In sum, none of the factors this Court relied upon in Locke are present here. This case is different in all relevant respects. Unlike Locke, it involves: (1) a generally available public benefit that is completely secular and that does not involve an inherently religious activity, such as the training of clergy; (2) an unmistakable hostility to religion that is not a mild disfavor of religion; (3) a categorical exclusion of religion that bars religious organizations completely from the program; and (4) a constitutional provision, Article I, ¤ 7, that reflects bigotry. Locke never sanctioned such a categorical exclusion of religion from an otherwise secular, neutral, and generally available public benefit program that raises no valid antiestablishment concern.
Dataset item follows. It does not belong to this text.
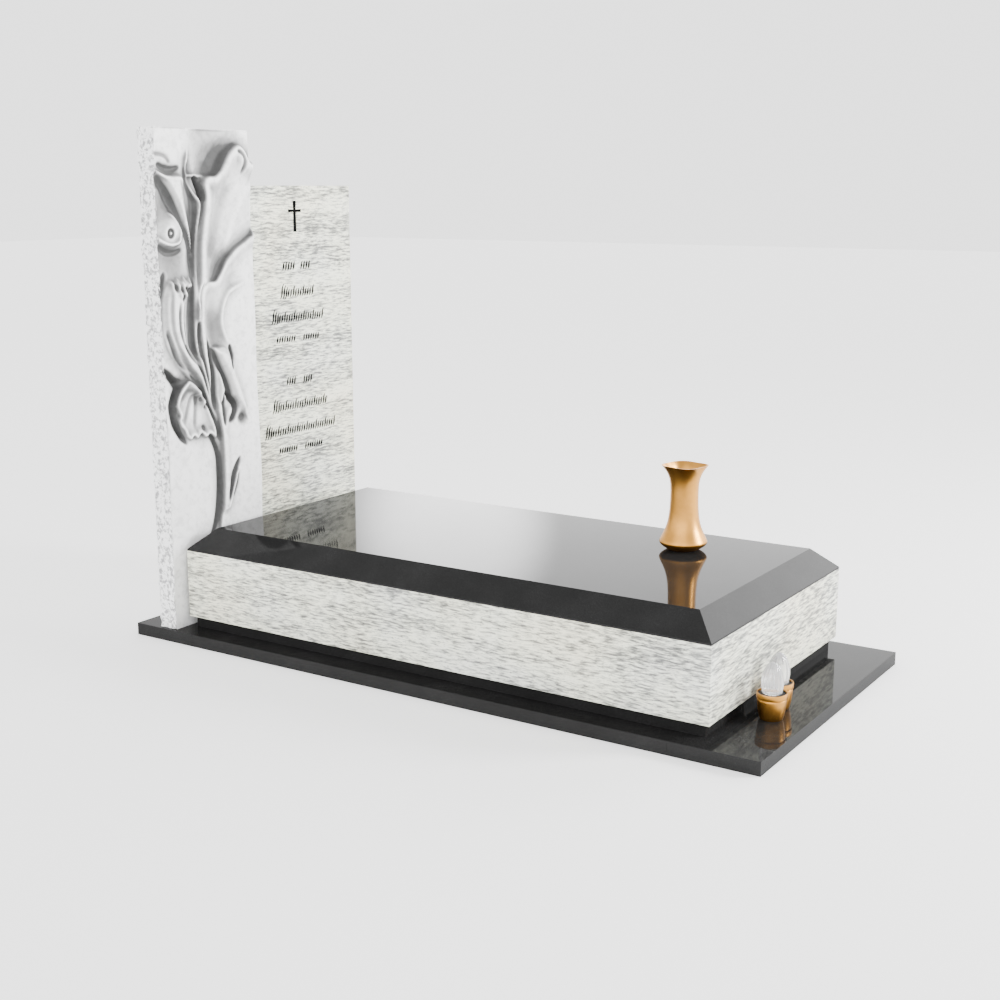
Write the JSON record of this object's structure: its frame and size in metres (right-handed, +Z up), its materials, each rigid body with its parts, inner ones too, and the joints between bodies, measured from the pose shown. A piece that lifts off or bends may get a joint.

The Court should not allow the DNR to use a state constitutional provision to eviscerate a church daycare's First and Fourteenth Amendment right to participate equally in society without first surrendering its religious character.
For the foregoing reasons, the Court should reverse the judgment of the court of appeals and hold that categorically excluding Trinity Lutheran from the Scrap Tire Grant Program based solely on its religious status constitutes a violation of the church's free exercise and equal protection rights.